Alongside Darren, was his capable assistant and soon-to-be-married all around good guy, Michael. I think Michael's primary job is to keep Darren straight plus, he provides the service of giving Darren an accessible target to pull his practical jokes on when people like me aren't around.
We were also joined by the beautiful and knowledgeable Joyce, who represented CEDIA out of Indianapolis and flew in just to make sure things went smoothly in terms of showcasing the systems I toured. She was not only knowledgeable and full of energy, but a lot of fun to spend a long day with. Joyce, we need to get you back to North Carolina!
The last, but by no means least, member of our entourage, was the professional photographer assigned with capturing our day on film. Dan Ormsby was a consummate professional, quietly going about his work, but had one of the sweetest smiles and pleasantly calm dispositions. I'd love to work with him again and maybe, if he has an extra-sturdy camera, I can talk him into taking some professional portraits. I can't wait to see his photos in the magazine next month. I know they will be spectacular.
Dan was bolder than I was, because he took the owners up on their invitation for a helicopter ride over Lake Norman. I politely declined and took photos as they took off. I'm happy to report they landed safely and I bet Dan got some cool aerial shots of the homes.
Suffice it to say, it was a LONG day, but a fun one. I'll be working on writing my portion of the piece today and tomorrow and it will be interesting to see how it all comes together in it's final form.
"She Wants To Be A Part Of It, New York, New York..."
My daughter left for NYC this past Thursday morning to look for a place live. I was thinking Brooklyn or Queens but not my Katie. She called me up Friday Night and she and her wonderful boyfriend John had found a place in the East Village of Manhattan! Yes, it's a closet, but what a location! She and John return home tomorrow (Monday) and they promised me lots of pictures. I know that they are both floating on air. They went to a Knicks Game Friday Night (courtside seats courtesy of John's generous aunt who also lives in Manhattan), and Katie got some great shots of the players and several celebrities.
Look out New York City! Thankfully, John is a strapping 6'6" tall and, even though he's a gentle giant, he has a formidable presence. If your daughter has to move away from home to the big city, you want someone like John around looking out for her. At 6'6", he can easily see over the crowd!
Of course, they will be moving in mid-May and I already miss her like crazy. It's going to be so weird not having her around.
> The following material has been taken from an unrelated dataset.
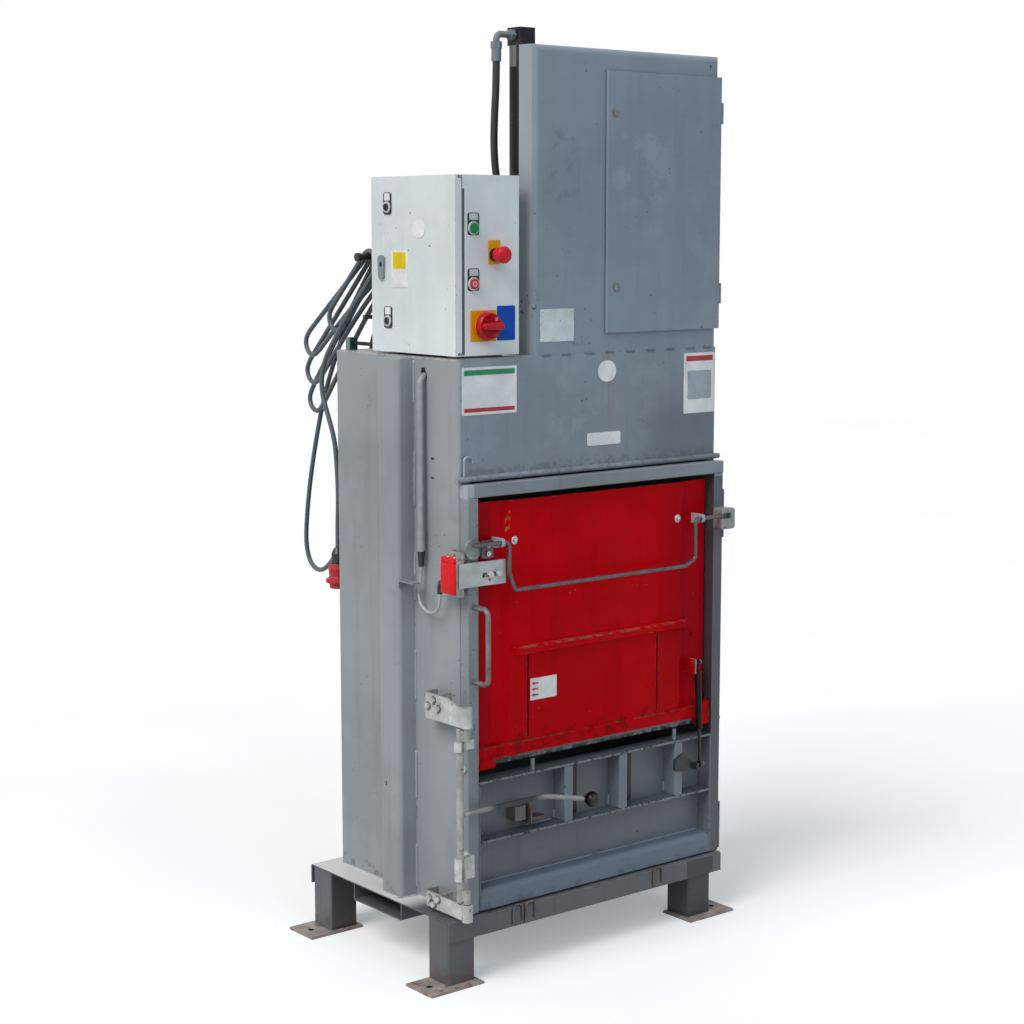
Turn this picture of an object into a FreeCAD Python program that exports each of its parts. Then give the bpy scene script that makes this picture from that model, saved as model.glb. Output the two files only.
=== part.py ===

She truly has become my best friend, in addition to my best (and only) daughter. But I am so very proud of how she ambitiously attacks her dreams, in typical "Katie" style, and I know that whatever she does in NY, she will do well. I may need to go ahead and get her autograph, before the line forms. :-)
Speaking of "gentle giant", those are the two best descriptors of John. He's bright, sweet, funny, house-trained and hates Microsoft. Can you really ask more of a guy than that? I've heard he's formidable in Scrabble, but I'll have to personally check that out and intend to very soon. No question - New York's a mighty big sandbox, but John is a mighty tall guy but even without the height - he stands tall in ways that have nothing to do with height. We're proud to know him. He's one of those people who, when they smile, everything else sort of glows in the warmth , including our daughter.
You have to understand, I don't just see a lot of Katie at home, but we work together. Crazy as it sounds, this creates no conflict whatsoever and it's brought us even closer. We spend many late nights in my office, filling up on high-octane coffee, discussing the craziness that went on in our days, and she's even got me hooked on "Sex and the City". We have lunch together several times a week, being treated like royalty by the wonderful staff at "The Copper Penny", the restaurant where Justin works, and she's done so many things with me, that there is no question that I am going to have a difficult time dealing with this.
I'm going to miss my little girl, but I guess that will mean that I had better get more writing assignments to fund the many flights I plan to make to NYC to check on her and let her show me her favorite bookstores, cafes and, of course, Central Park. I love Central Park. I'll love it even more with Katie.
Though I will miss her - we all will - I am in awe of her sense of adventure. She's definitely going places. I just wish she didn't have to go so far from home. Thank God for the Internet, cell phones and video-conferencing.
Katie, one of the many things I love so much about you is that you never allowed your fear of flying to keep you grounded. What an amazing spirit you have. You are my hero.
I'll post more details of her trip with some photos, as soon as she returns home tomorrow.